Böyle üçü bir arada sorular ile beni sıkıştırma”…
…………..
Dedim ya daha o akşam ve dostumuzun gördükleri ve bize yönelttiği sorular ile inanın benim dengem bozulmuştu.
Hakikaten bu insanlar için gördüğümüz fotoğraflar ve söylentiler neticesinde buğzedip, zanda bulunmuştuk.
Şimdi ne olacak?
Yoksa bu sadece Sayın Cumhurbaşkanımızın din adamlarımıza karşı engin hoşgörüsü müydü?
…………
Amaaaaan vallahi de billahi de bu iş gerçekten gıcık bir iş.
Hem bana ne yaa?
İlgilenmeyeyim şu işlerle diyorum. Gözümü, kulağımı, elimi kilitliyorum. İki gün sonra mailler atıyorsunuz “Abi FETÖ’yü unutma… Unutturma …”
………..
Kardeşim biz yanarken, siz ısınacak mısınız?
Sonra o güzel hadis aklıma geliverdi ve biraz olsun rahatladım
“İnnemel amalü binniyyat ve innema likulli emrin ma neva”
Ameller niyetlere göredir.

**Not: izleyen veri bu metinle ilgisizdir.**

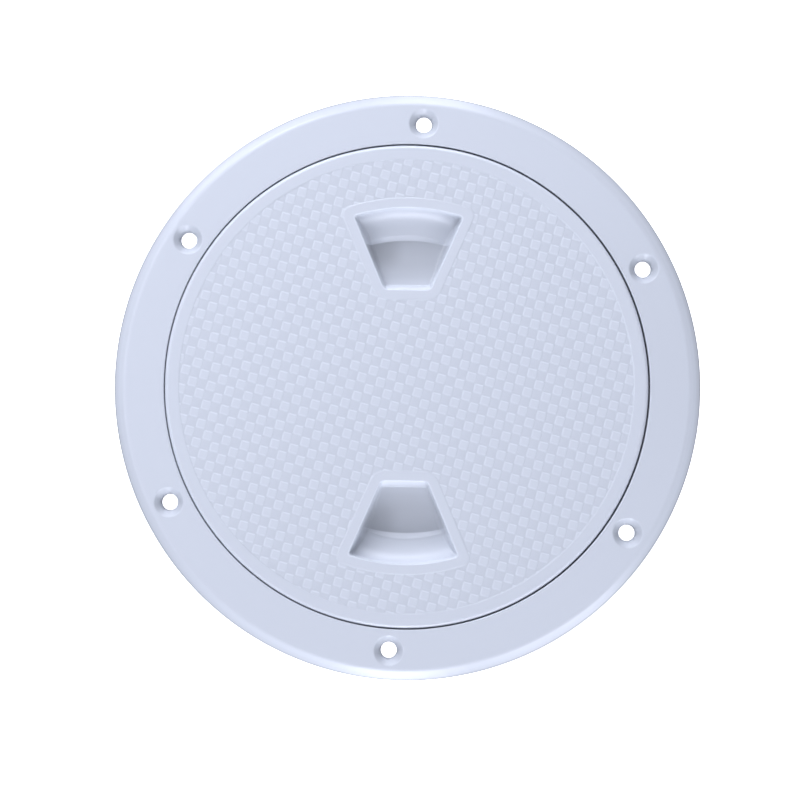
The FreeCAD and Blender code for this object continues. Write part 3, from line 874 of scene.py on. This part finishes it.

Herkese ancak niyet ettiği şey vardır.
……………….
Allah’ım beni affet. Bizleri affet ıslah et. Bizim günahımız bize yeter. Bir de düşünerek, yazarak, başkalarının günahını sırtlanmayalım. Allahım hakkımızda hayırlısını versin…
GÜNÜN OKKALI SÖZÜ
Herkese bir pencere lazım önüne oturup her şeyi unutabileceği
NE ZAMAN ADAM OLURUZ?
Genç kızlarımız ana cadde ve yollarda yürürken sigara içmedikleri zaman daha iyi ADAM oluruz.